We have agonized at; wedging, centering, pulling, cutting, trimming, smoothing, waiting, firing, and finally are ready to finish it off with a glaze. I see a lot of people in the studio not leaving enough time to do it right, take the time. Glazing like throwing has a definite technique - and then it has room for interpretation and creativity. Nothing worse than turning over a pot and seeing a sloppy glaze job.
It always takes longer to glaze that you plan. Here are some very basic tips to help make your final journey easier and hopefully make for better glaze jobs:
- Unless you are glazing something to fit into an existing palate of colors you have already used, take time to decide what to go with. Look at other people's work, ask teachers
- Before you glaze - inspect your pot- checking for any burrs or edges that need smoothing. Use one of the sanding tools for a light touch up. It's much easier to it now than when they are fired with glaze.
- Remove any dust- a damp clean sponge does the job. If you "wash" the pot, you must allow a long time for it to fully dry, as glaze will not adhere to the pot very well.
- If you are a waxer - apply resist and select the right brush to do so. The wrong brush can cover more than you want.
- Select your glazes carefully. Does it run? Is it Matt or glossy, is there a test piece I can look at? Ask a teacher, we have experience and want to share it.
- Check your glaze to see if it needs better mixing or needs to be sent through the sieve. Nothing worse than dipping a pot only to find out that the glaze has chunks, and it's now all over your pot.

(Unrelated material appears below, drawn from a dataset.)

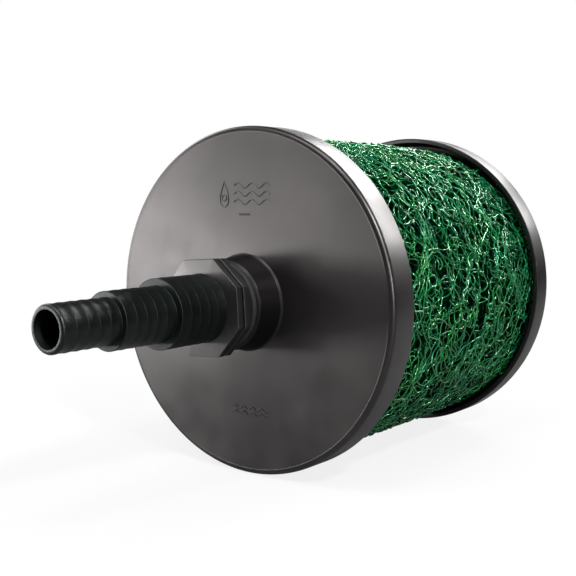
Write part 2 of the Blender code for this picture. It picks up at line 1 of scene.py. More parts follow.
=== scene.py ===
"""Looks of the foot valve: moulded caps and hose tail, the tangled fibre mat, finishes, light and camera.

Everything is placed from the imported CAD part. The flow axis is Y, the hose tail points to -Y and Z is up.
Lengths are in metres.
"""

import collections
import functools
import math

import bmesh
import bpy
import numpy as np
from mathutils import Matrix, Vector


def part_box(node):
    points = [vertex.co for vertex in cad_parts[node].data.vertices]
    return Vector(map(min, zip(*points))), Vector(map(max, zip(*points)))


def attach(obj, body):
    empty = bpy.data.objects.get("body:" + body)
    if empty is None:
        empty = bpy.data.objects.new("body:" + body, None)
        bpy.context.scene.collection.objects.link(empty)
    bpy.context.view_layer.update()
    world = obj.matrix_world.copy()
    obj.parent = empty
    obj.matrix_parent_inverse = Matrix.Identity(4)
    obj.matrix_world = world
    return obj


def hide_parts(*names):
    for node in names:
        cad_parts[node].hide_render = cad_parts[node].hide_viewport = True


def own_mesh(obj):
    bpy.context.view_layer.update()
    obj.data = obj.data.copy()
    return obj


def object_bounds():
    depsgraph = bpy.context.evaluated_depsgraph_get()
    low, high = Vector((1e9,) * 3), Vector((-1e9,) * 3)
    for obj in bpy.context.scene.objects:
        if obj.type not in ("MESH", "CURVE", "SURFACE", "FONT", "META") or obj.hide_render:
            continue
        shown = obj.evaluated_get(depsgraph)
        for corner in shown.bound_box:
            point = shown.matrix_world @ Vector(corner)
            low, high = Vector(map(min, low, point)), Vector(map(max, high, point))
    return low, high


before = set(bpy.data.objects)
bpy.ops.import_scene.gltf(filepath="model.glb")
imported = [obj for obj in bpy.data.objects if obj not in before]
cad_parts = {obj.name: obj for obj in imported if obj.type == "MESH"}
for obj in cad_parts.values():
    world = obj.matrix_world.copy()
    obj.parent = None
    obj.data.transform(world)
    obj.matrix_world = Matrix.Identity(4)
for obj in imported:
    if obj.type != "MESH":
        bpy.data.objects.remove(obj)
cad_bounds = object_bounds()

MM = 0.001
FULL_TURN = 2 * math.pi

# meshes
FINE_SEGMENTS = 256         # sides of the caps
TAIL_SEGMENTS = 192         # sides of the hose tail, a multiple of twice its collar's
KNOB_SEGMENTS = 192
SMALL_SEGMENTS = 96         # sides of the small turned pieces
SHARP_ANGLE = math.radians(32)
LEAST_TURN = math.radians(8)        # a corner that turns less than this isn't rounded
EDGE_SHARE = 0.45           # how much of an edge one rounded corner may take
SECTION_TOLERANCE = 3e-6    # how far from a section plane a CAD vertex may stand
SAME_RADIUS = 0.05 * MM     # rings closer than this in radius belong to one cylinder

# threads and moulded shapes
THREAD_PITCH = 2.309 * MM
THREAD_DEPTH = 1.2 * MM
THREAD_RINGS = 10           # rings of points in one turn of thread
BOSS_LEAD_IN = 0.8 * MM     # plain bore at each end of the boss's thread
TAIL_LEAD_IN = 0.6 * MM     # plain spigot between the collar and the tail's thread
RIM_ROUNDING = 6 * MM
EDGE_ROUNDING = 0.5 * MM     # of the caps
KNOB_ROUNDING = 0.8 * MM
SMALL_ROUNDING = 0.25 * MM
COLLAR_SIDES = 8
COLLAR_TWIST = math.radians(4)
BARB_SWELLS = (0.22 * MM, 0.12 * MM, 0.07 * MM)     # how deep each hose step's barbs are, from the tip on
TIP_NOSE, STEP_NOSE = 1.6 * MM, 0.35 * MM           # how far the front edges of the steps are eased
KNOB_LOBES = 6
KNOB_LOBE_DEPTH = 3.5 * MM
KNOB_CORE = 15.2 * MM       # the knob's lobes are cut only outside this radius
CAGE_COLUMNS = 12
CAGE_FIRST = 0.75           # where the first slot's middle stands, in cells from +X
CAGE_SLOT_SQUARENESS = 7    # 2 would make the slots elliptical

# colours and gloss of the caps
CAP_COLOUR = (0.0018, 0.0016, 0.0016)
CAP_GLOSS = (1, 0.93, 0.92)
CAP_ROUGHNESS = 0.36

# fibre mat
MAT_SEED = 7
MAT_LIMIT = 190000          # most triangles in one piece of the mat
MAT_END_GAP = 0.4 * MM      # kept free at both ends of the CAD sleeve
MAT_TAPER_START = 0.093     # Y from which the mat is drawn in towards its rear end
MAT_TAPER_SHARE = 0.7       # how much of the CAD sleeve's taper the strands take up
MAT_SAG = 0.3               # the underside is drawn in less than the top, by twice this share
STRAND_SIDES = 4
STRAND_MEMORY = 6 * MM      # length along a strand over which it forgets how it curled
STRAND_STEEPEST = 0.9       # most that a strand rises or sinks for each metre of its length
WALL_MARGIN = 0.7 * MM      # strands turn back this far from their layer's two radii
WALL_PUSH = 0.9 / MM**2     # how firmly they do
LOOSE_SHARE = 0.1           # share of strands that stand out over the taper
LOOSE_REACH = 3.2 * MM
GOLDEN_ANGLE = math.pi * (3 - math.sqrt(5))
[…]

- Take the time to pour the glaze into a bowl or container that will allow you to glaze your piece easily.
- Things take longer to dry before you can second dip. Be patient! You will not only ruin your piece if its still wet before the next dip, but you will contaminate the glaze for others.
- When cleaning the bottoms, use a sponge that has been rinsed in cold water if you have used a wax resist. A very hot sponge will spread the wax, and you can end up wiping it elsewhere.
- Clean up the area, wash your tongs, brushes and bowls.
- The phrase I hear often is "Oh, I thought I would remember what colors I used..." Write it down in a notebook - A over B, 2x dip, light dip, painted on etc. Be descriptive about what you did. If you love it , you will want to replicate it.
- Lastly, leave a note for an instructor if there are any uncertainties or concerns about the piece.